Love, Guaranteed
As is often the case with Netflix originals of late, I came into it with eyes open but a modicum of hope. I like both leads. Damon Waynes was excellent on the criminally underappreciated Happy Endings. Rachel Leigh Cook is, of course, known for her star turn in She’s All That, among other great projects. The premise is reasonably solid, as far as far-fetched rom-com plots go. A man, frustrated with his lack of dating success sues an online dating company that guarantees a match. His lawyer is overworked to the point of having no social life. They are both pretty decent people, despite the baggage of the premise, and so soon sparks fly.
There is a much better movie hiding in that premise than the one we got. One that is full of witty observations about the realities of modern dating, one that contains scintillating and flirtatious dialogue between the two leads, like a modern day Tracy and Hepburn vehicle. We did not get that movie. Instead, we got something that is as hopelessly cliche and upsettingly formulaic as I had feared, with a dull script and half-hearted performances to boot.

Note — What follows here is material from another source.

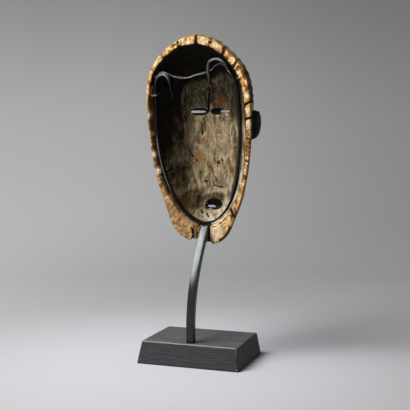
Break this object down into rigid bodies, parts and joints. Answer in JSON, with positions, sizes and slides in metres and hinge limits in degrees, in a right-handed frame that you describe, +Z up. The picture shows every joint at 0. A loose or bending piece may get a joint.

The script’s failings begin with the characters, which are awful. Damon Waynes is far too somber and low energy, which not only drags the story down but plays against Waynes’ strengths. Rachel Leigh Cook is a romcom protagonist chimera: a do-gooder lawyer that is going broke because of too much pro-bono work, a career woman workaholic that has let her personal life wither on the vine, all while still somehow acting like an empty vessel character for every female viewer to see themselves in but with almost no personality of her own, quirky car notwithstanding.
The supporting characters aren’t much better. The catty coworker who is overly invested in the protagonist’s life outside work, the camp gay stereotype that exists only to be fabulous, the put together sister with a healthy family life that offers sage advice while representing the road not travelled. All, or almost all, of these things can be done and done well. It is when they all exist at the same time, in a script without either a devilish wit or a healthy heaping of self-awareness, that the whole thing feels like something an A.I. would be programed to write by studying romcoms, rather than a piece of art made by humans to be enjoyed by other humans. This borders on being a totally straight-faced and serious They Came Together, which is bonkers.
The legal aspects of the movie are also complete nonsense. The entire logic of the third act really strained against my understanding of how the American legal system functions. You don’t need to be a legal expert to notice, either, as much of what seems obviously wrong or ineffective about what the parties are doing feels that way because of other movies and television I’ve watched about court proceedings. As pitched, the case for false advertising makes a certain amount of sense, but as concepts of what is and is not legally binding enter the picture, among many other issues, the whole thing seems to get more and more silly, even to a legal layman like myself.
Speaking of which, the big courtroom climax is groan-inducing. Romantic comedies are often cliche in their very nature and so it is often about the execution more than it is about the creativity of the trick. That being said, Love, Guaranteed goes for just about the most cliche ending and also does it in the most uninteresting and hacky way possible. This grand, last minute confession that bizarrely invalidates maybe half of the movie’s raison d’etre up until that point, in service of a fairly empty and unearned “love conquers all” message, didn’t make me feel warm, fuzzy feelings. It made me wonder why every ounce of creativity seems to have been bled out of feature length romantic comedies.
Would Recommend: If you are absolutely desperate for anything even resembling a late 1990s to early 2000s romantic comedy.
Would Not Recommend: If anything bordering on made-for-TV quality is beneath your standards.